* **WRITTEN PROBLEM**
Every line of the data that contains the string "part" must be copied.

* **STORED RECORDS**
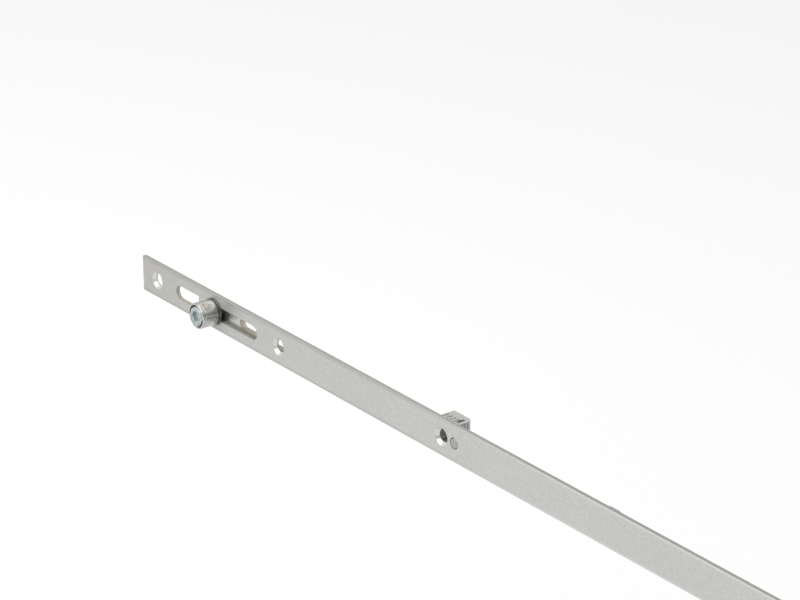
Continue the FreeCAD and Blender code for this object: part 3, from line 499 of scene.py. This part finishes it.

...

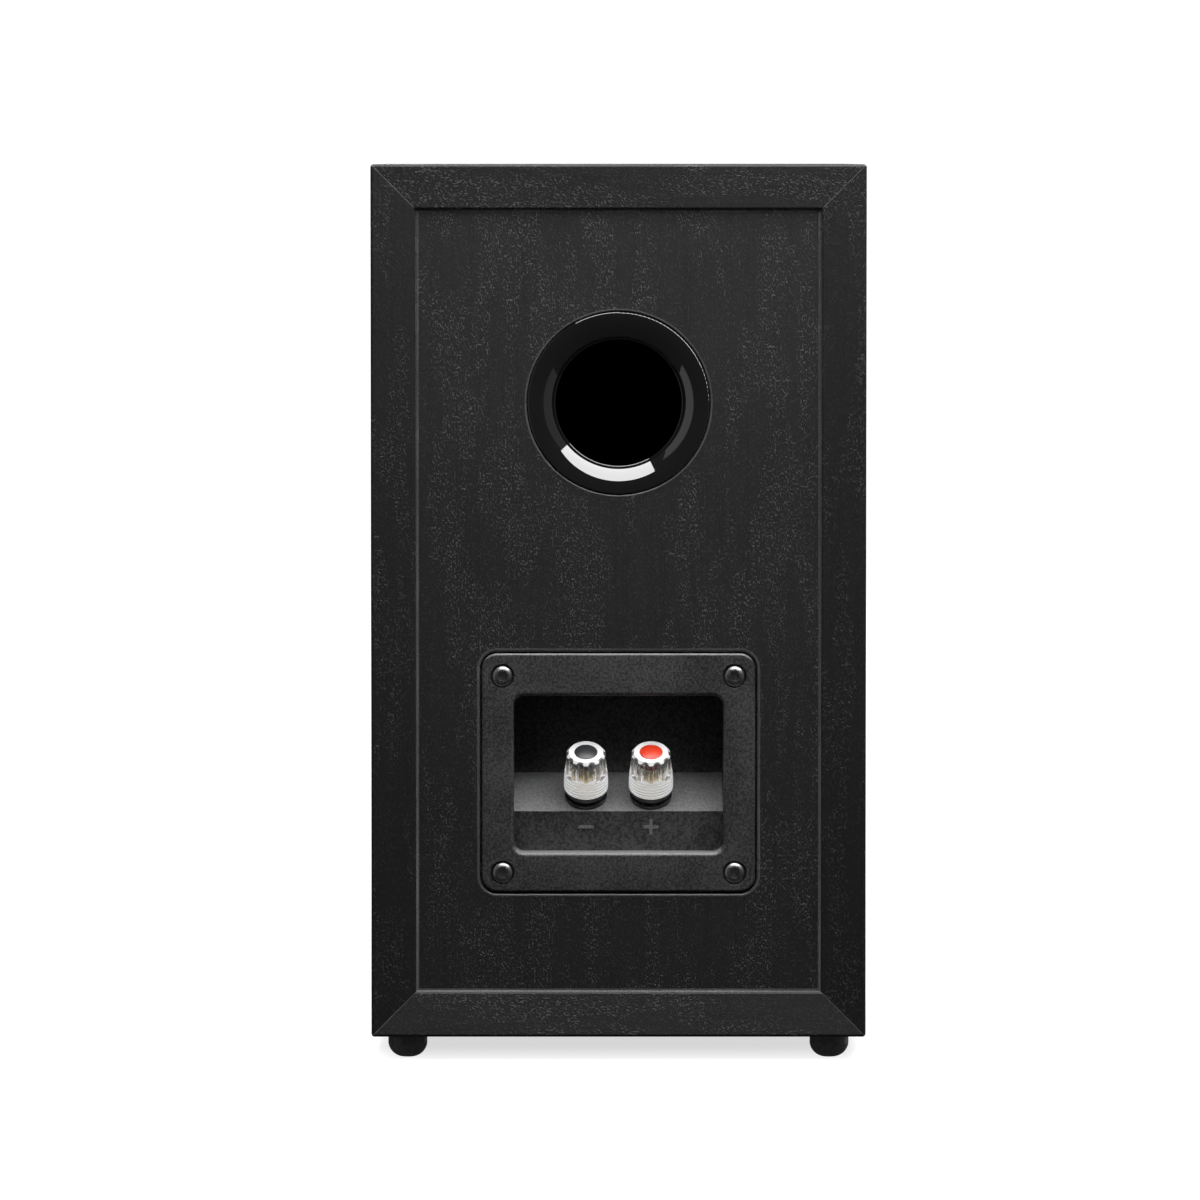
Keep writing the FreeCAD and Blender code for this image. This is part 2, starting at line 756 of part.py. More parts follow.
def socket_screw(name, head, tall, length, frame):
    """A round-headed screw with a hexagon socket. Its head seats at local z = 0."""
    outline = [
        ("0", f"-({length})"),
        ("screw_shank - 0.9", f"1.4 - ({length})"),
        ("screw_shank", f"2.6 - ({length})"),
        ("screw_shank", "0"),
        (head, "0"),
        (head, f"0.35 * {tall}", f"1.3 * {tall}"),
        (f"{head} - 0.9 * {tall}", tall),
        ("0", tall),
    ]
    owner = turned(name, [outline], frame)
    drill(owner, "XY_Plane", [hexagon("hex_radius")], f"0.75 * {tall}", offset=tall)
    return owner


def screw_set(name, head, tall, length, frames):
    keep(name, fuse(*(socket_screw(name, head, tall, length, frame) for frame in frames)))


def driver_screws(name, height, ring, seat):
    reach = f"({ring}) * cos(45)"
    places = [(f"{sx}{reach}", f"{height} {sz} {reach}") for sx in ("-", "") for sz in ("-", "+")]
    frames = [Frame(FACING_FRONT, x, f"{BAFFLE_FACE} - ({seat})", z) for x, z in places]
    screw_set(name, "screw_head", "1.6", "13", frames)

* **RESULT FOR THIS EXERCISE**
Continue the FreeCAD and Blender code for this object: part 3, from line 499 of scene.py. This part finishes it.
Keep writing the FreeCAD and Blender code for this image. This is part 2, starting at line 756 of part.py. More parts follow.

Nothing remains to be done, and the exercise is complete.